The inertial sensors (accelerometers and gyros) serve to measure fairly accurately the angular speeds and the attitude angles of the drone (i.e. the Euler angles describing the tilt of the drone relative to an absolute terrestrial frame of reference). The signals they deliver can thus be used for dynamically servo-controlling the thrust direction of the drone to the direction opposite to that of the disturbance or to the direction opposite to the piloting commands sent to the drone by the user.
The altimeter is an ultrasound telemeter located under the drone and it delivers an altitude measurement that enables the thrust force to be servo-controlled in order to stabilize the drone in height.
Linear speed in a horizontal plane (speed of the movement in translation of the drone as represented by two orthogonal components extending longitudinally and transversely in a horizontal plane of a terrestrial frame of reference) is evaluated by analyzing the image delivered by the downwardly-looking camera of the drone in combination with accelerometer data, using software that estimates movement from one image to the next in the scene picked up by the camera, with this estimated movement being subjected to a scale factor that is a function of the measured altitude. Various algorithms make it possible to determine in real time the horizontal speed with good accuracy, both for values that are close to the maximum speed of the drone, which is of the order of 8 meters per second (m/s), and for values that are very small, around the equilibrium point in a hovering flight configuration (in this configuration, the inexpensive accelerometers that are used generally suffer from too much noise to give a satisfactory estimate of the speed of the drone after double integration of the signal, so measuring speed by means of the camera makes it possible to compensate for the errors of these sensors).
More particularly, the invention relates to the transition:                from a state in which the drone is flying at a high speed (and thus with a non-zero tilt angle), referred to below as a “moving state”, and defined by the piloting commands sent to the drone by the user;        to a state in which the drone is not moving, referred to below as a “hovering” state, in which the horizontal speed of the drone is zero and its tilt angle is likewise zero. In this state, the loop for automatically stabilizing the drone in hovering flight is activated in order to maintain this hovering state at a speed and an angle of inclination that are both zero, as explained above.        
Such a transition occurs in particular when the user triggers a changeover from a controlled mode of piloting in which the drone maneuvers in response to commands applied by the user via the control appliance, to an autopilot mode in which the drone maneuvers solely on the basis of data picked up by its sensors, without intervention on the part of the user.
As explained in above-mentioned WO 2010/061099 A2, this transition occurs in particular when the user “lets go” the controls, i.e. takes the fingers off the touch screen of the appliance: under such circumstances, and for safety reasons, the drone is brought automatically into a hovering state of flight.
In order to perform this transition, the autopilot system applies a setpoint to the loop for controlling the motors of the drone in such a manner as to reach the zero target values for speed and for angle of tilt.

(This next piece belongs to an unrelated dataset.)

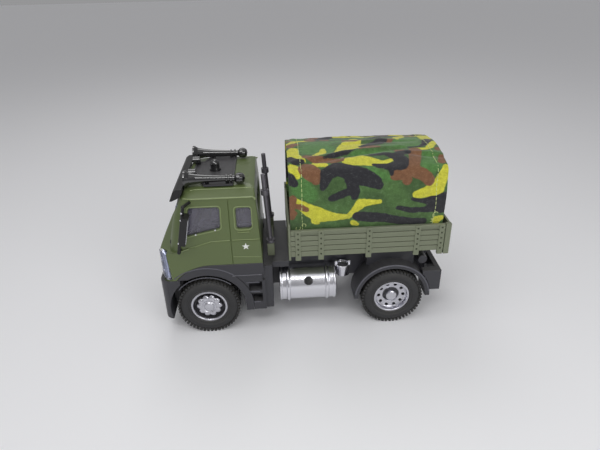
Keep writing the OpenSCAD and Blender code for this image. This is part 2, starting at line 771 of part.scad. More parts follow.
// rear rim with a dished face
module rear_rim() {
    r = rim_d / 2;
    color(silver) difference() {
        translate([rear_axle_x, half_w - tyre_w, axle_z]) rotate([-90, 0, 0]) rotate_extrude()
            polygon([[0, 2], [r, 2], [r, tyre_w - 0.3], [r - 0.9, tyre_w - 0.3], [r - 1.6, tyre_w - 2.6],
                     [r - 3.4, tyre_w - 4.2], [r - 5.6, tyre_w - 4.6], [r - 6.2, tyre_w - 2.4],
                     [r - 7, tyre_w - 1.9], [0, tyre_w - 1.7]]);
        wheel_cyl(rear_axle_x, axle_z, axle_d / 2 + press, 0, half_w - 3 + fit);
    }
}

chassis_base();
front_bumper();
cab_shell();
cab_glazing();
cab_interior();
steering_wheel();
grille();
on_side(1) headlight();  // headlight_left
on_side(-1) headlight();  // headlight_right
sun_visor();
on_side(1) front_arch();  // front_arch_left
on_side(-1) front_arch();  // front_arch_right
on_side(1) cab_step();  // cab_step_left
on_side(-1) cab_step();  // cab_step_right
roof_platform();
on_side(1) roof_horn();  // roof_horn_left
on_side(-1) roof_horn();  // roof_horn_right
roof_beacon();
roof_lamps();
on_side(1) mirror_arm();  // mirror_left
on_side(-1) mirror_arm();  // mirror_right
on_side(1) exhaust_stack();  // exhaust_stack_left
on_side(-1) exhaust_stack();  // exhaust_stack_right
stack_base();
on_side(1) fuel_tank();  // fuel_tank_left
on_side(-1) fuel_tank();  // fuel_tank_right
on_side(1) air_cup();  // air_cup_left
on_side(-1) air_cup();  // air_cup_right
on_side(1) rear_arch();  // rear_arch_left
on_side(-1) rear_arch();  // rear_arch_right
rear_crossbar();
tail_lamps();
air_tank();
bed_deck();
on_side(1) side_board();  // side_board_left
on_side(-1) side_board();  // side_board_right
headboard();
tailgate();
canopy_frame();
canopy_cover();
axle(front_axle_x);  // front_axle
on_side(1) tyre(front_axle_x);  // front_tyre_left
on_side(-1) tyre(front_axle_x);  // front_tyre_right
on_side(1) front_rim();  // front_rim_left
on_side(-1) front_rim();  // front_rim_right
axle(rear_axle_x);  // rear_axle
on_side(1) tyre(rear_axle_x);  // rear_tyre_left
on_side(-1) tyre(rear_axle_x);  // rear_tyre_right
on_side(1) rear_rim();  // rear_rim_left
on_side(-1) rear_rim();  // rear_rim_right
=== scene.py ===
# %% [markdown]
# # A toy army lorry, finished round its working frame
#
# The lorry is a die-cast and plastic toy about 15 cm long. Its working model comes first: every piece
# that rolls, carries or joins is already in the frame, at its real size. This script gives those pieces
# rounded edges, seams, rivets, tread, cloth and finishes, and never moves one of them.
#
# The frame is loaded before anything else, because all places below are read from it.

# %% Load the frame
import json
import math
import bmesh
import bpy
import numpy
from mathutils import Matrix, Vector, noise
from mathutils.bvhtree import BVHTree

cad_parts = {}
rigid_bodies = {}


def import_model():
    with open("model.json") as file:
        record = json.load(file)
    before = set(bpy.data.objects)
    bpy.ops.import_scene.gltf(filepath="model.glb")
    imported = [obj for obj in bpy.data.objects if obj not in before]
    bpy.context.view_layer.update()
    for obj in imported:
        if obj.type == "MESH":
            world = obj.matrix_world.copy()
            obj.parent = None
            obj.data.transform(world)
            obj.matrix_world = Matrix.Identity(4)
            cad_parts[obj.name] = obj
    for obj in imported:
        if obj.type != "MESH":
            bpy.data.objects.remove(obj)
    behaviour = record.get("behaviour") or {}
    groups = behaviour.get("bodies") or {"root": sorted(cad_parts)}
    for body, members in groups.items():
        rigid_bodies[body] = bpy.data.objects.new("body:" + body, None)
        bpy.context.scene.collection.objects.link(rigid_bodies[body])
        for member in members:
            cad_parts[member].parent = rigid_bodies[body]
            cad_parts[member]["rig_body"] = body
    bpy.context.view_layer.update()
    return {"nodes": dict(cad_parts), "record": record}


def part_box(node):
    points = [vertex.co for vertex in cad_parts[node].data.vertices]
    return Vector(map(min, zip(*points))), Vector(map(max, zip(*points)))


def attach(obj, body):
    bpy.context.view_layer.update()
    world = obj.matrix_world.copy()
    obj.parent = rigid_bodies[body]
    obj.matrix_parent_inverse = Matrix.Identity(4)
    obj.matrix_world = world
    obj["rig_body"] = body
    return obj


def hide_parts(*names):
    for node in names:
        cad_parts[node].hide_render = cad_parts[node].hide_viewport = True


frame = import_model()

print("pieces in the frame:", len(frame["nodes"]))

# %% [markdown]
# ## Millimetres
#
# A toy is drawn in millimetres and Blender works in metres. So shapes are written in millimetres and one
# function scales them at the end. Corners of a piece in the frame are read back in millimetres too.

# %% Units and places
MM = 0.001
UP = Vector((0, 0, 1))
LEFT, RIGHT = Vector((0, 1, 0)), Vector((0, -1, 0))
SIDES = (("left", LEFT), ("right", RIGHT))
slot_of = {part["node"]: part["material_slot"] for part in frame["record"]["subparts"]}


def corners(node):
    """Lowest and highest corner of a frame piece, in millimetres."""
    low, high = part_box(node)
    return low / MM, high / MM


def middle(node):
    low, high = corners(node)
    return (low + high) / 2


def link(name, data):
    """A new object, put in the scene."""
    made = bpy.data.objects.new(name, data)
    bpy.context.scene.collection.objects.link(made)
    return made


front_hub = middle("front_axle")
rear_hub = middle("rear_axle")
tyre_low, tyre_high = corners("front_tyre_left")
half_width = tyre_high.y
tyre_radius = (tyre_high.z - tyre_low.z) / 2
print("wheelbase in mm:", round(front_hub.x - rear_hub.x, 2))

# %% [markdown]
# ## Camera, floor and light
#
# A toy is looked at from above and from the side, as on a desk. The camera gets its axes from the way it
# looks, plus a small roll, since a camera in the hand is never quite level. The light is a wide soft
# ceiling, round panels beside, over and behind the lorry, and an even pale room, so colours come out as
# they are written. One narrow strip draws the bright line that gloss and plating have.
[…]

Nevertheless, if the zero target values for speed and for angle of tilt are applied directly as setpoints to the control loop, it is often observed that the drone takes quite a long time to reach the final hovering state after following a path that is long, and often after its speed has changed sign one or more times, i.e. the drone overshoots the fixed point, reverses, oscillates, etc., with this involving a stopping time (i.e. the time taken to reach the final hovering state and as measured from the beginning of the transition) that is not optimum when compared with a situation in which a skilled user directly controls the transition from the moving state to the hovering state.